**EXERCISE OBJECTIVE**
Copy out each line of the material below with no changes.

┌─ DATA

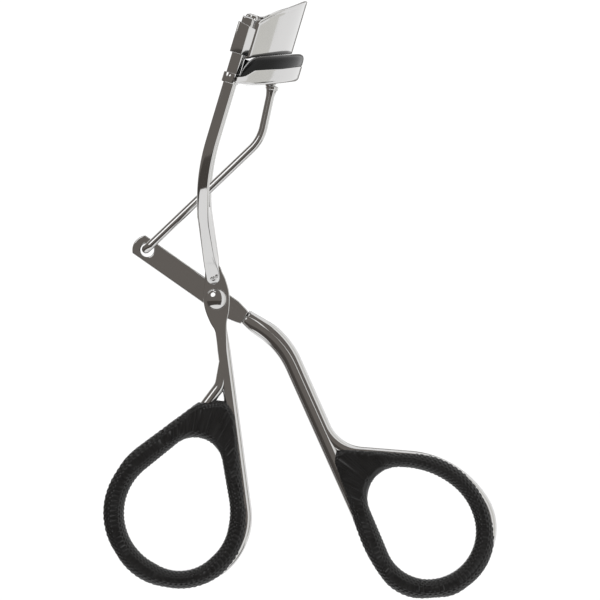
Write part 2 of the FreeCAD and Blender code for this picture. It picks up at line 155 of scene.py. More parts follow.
# ---------------------------------------------------------------- meshes

def mesh_object(name, verts, faces, material, body, nodes, weighted=True):
    """A smooth-shaded mesh that rides on a body and stands for CAD nodes."""
    mesh = bpy.data.meshes.new(name)
    mesh.from_pydata([tuple(v) for v in verts], [], faces)
    mesh.validate()
    mesh.update()
    obj = bpy.data.objects.new(name, mesh)
    bpy.context.scene.collection.objects.link(obj)
    mesh.materials.append(material)
    for polygon in mesh.polygons:
        polygon.use_smooth = True
    if weighted:
        weigh = obj.modifiers.new("weighted", "WEIGHTED_NORMAL")
        weigh.keep_sharp = True
        weigh.weight = 70
    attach(obj, body)
    if nodes:
        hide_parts(*nodes)
    return obj


def join_parts(parts):
    """Several (verts, faces) pairs as one."""
    verts, faces = [], []
    for part_verts, part_faces in parts:
        base = len(verts)
        verts += part_verts
        faces += [tuple(base + i for i in face) for face in part_faces]
    return verts, faces


def grid(rows, wrap=True, close_rows=False, caps=True):
    """Quads between rows of points. wrap closes each row; close_rows joins the last row to the first."""
    width = len(rows[0])
    verts = [point for row in rows for point in row]
    faces = []
    for i in range(len(rows) if close_rows else len(rows) - 1):
        below = i * width
        above = ((i + 1) % len(rows)) * width
        for j in range(width if wrap else width - 1):
            k = (j + 1) % width
            faces.append((below + j, below + k, above + k, above + j))
    if caps and wrap and not close_rows:
        last = (len(rows) - 1) * width
        faces.append(tuple(reversed(range(width))))
        faces.append(tuple(last + j for j in range(width)))
    return verts, faces


# A corner's rounding stays just under the half side, so that no two points of a section coincide.
ROUNDING_LIMIT = 0.97


def rounded_rect(half_a, half_b, rounding, per_corner=7):
    """Points (a, b) round a rectangle with rounded corners."""
    rounding = min(rounding, ROUNDING_LIMIT * half_a, ROUNDING_LIMIT * half_b)
    points = []
    for corner, (sign_a, sign_b) in enumerate(((1, 1), (-1, 1), (-1, -1), (1, -1))):
        for step in range(per_corner + 1):
            angle = math.pi / 2 * (corner + step / per_corner)
            a = sign_a * (half_a - rounding) + rounding * math.cos(angle)
            b = sign_b * (half_b - rounding) + rounding * math.sin(angle)
            points.append((a, b))
    return points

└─

**FINAL RESULT**
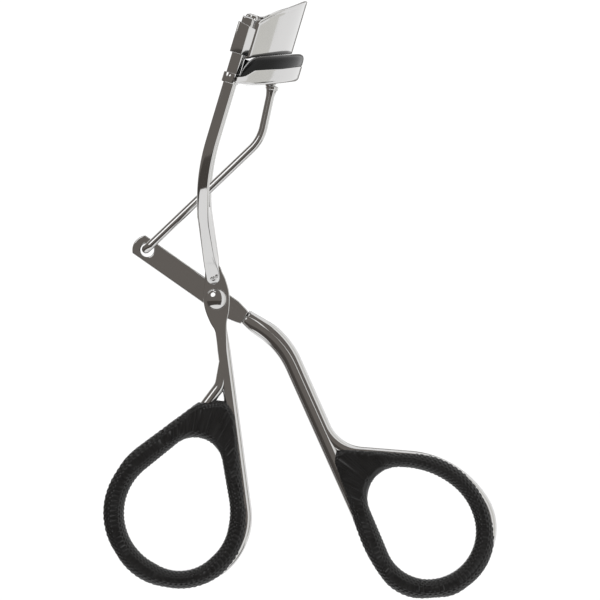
Write part 2 of the FreeCAD and Blender code for this picture. It picks up at line 155 of scene.py. More parts follow.
# ---------------------------------------------------------------- meshes

def mesh_object(name, verts, faces, material, body, nodes, weighted=True):
    """A smooth-shaded mesh that rides on a body and stands for CAD nodes."""
    mesh = bpy.data.meshes.new(name)
    mesh.from_pydata([tuple(v) for v in verts], [], faces)
    mesh.validate()
    mesh.update()
    obj = bpy.data.objects.new(name, mesh)
    bpy.context.scene.collection.objects.link(obj)
    mesh.materials.append(material)
    for polygon in mesh.polygons:
        polygon.use_smooth = True
    if weighted:
        weigh = obj.modifiers.new("weighted", "WEIGHTED_NORMAL")
        weigh.keep_sharp = True
        weigh.weight = 70
    attach(obj, body)
    if nodes:
        hide_parts(*nodes)
    return obj


def join_parts(parts):
    """Several (verts, faces) pairs as one."""
    verts, faces = [], []
    for part_verts, part_faces in parts:
        base = len(verts)
        verts += part_verts
        faces += [tuple(base + i for i in face) for face in part_faces]
    return verts, faces


def grid(rows, wrap=True, close_rows=False, caps=True):
    """Quads between rows of points. wrap closes each row; close_rows joins the last row to the first."""
    width = len(rows[0])
    verts = [point for row in rows for point in row]
    faces = []
    for i in range(len(rows) if close_rows else len(rows) - 1):
        below = i * width
        above = ((i + 1) % len(rows)) * width
        for j in range(width if wrap else width - 1):
            k = (j + 1) % width
            faces.append((below + j, below + k, above + k, above + j))
    if caps and wrap and not close_rows:
        last = (len(rows) - 1) * width
        faces.append(tuple(reversed(range(width))))
        faces.append(tuple(last + j for j in range(width)))
    return verts, faces


# A corner's rounding stays just under the half side, so that no two points of a section coincide.
ROUNDING_LIMIT = 0.97


def rounded_rect(half_a, half_b, rounding, per_corner=7):
    """Points (a, b) round a rectangle with rounded corners."""
    rounding = min(rounding, ROUNDING_LIMIT * half_a, ROUNDING_LIMIT * half_b)
    points = []
    for corner, (sign_a, sign_b) in enumerate(((1, 1), (-1, 1), (-1, -1), (1, -1))):
        for step in range(per_corner + 1):
            angle = math.pi / 2 * (corner + step / per_corner)
            a = sign_a * (half_a - rounding) + rounding * math.cos(angle)
            b = sign_b * (half_b - rounding) + rounding * math.sin(angle)
            points.append((a, b))
    return points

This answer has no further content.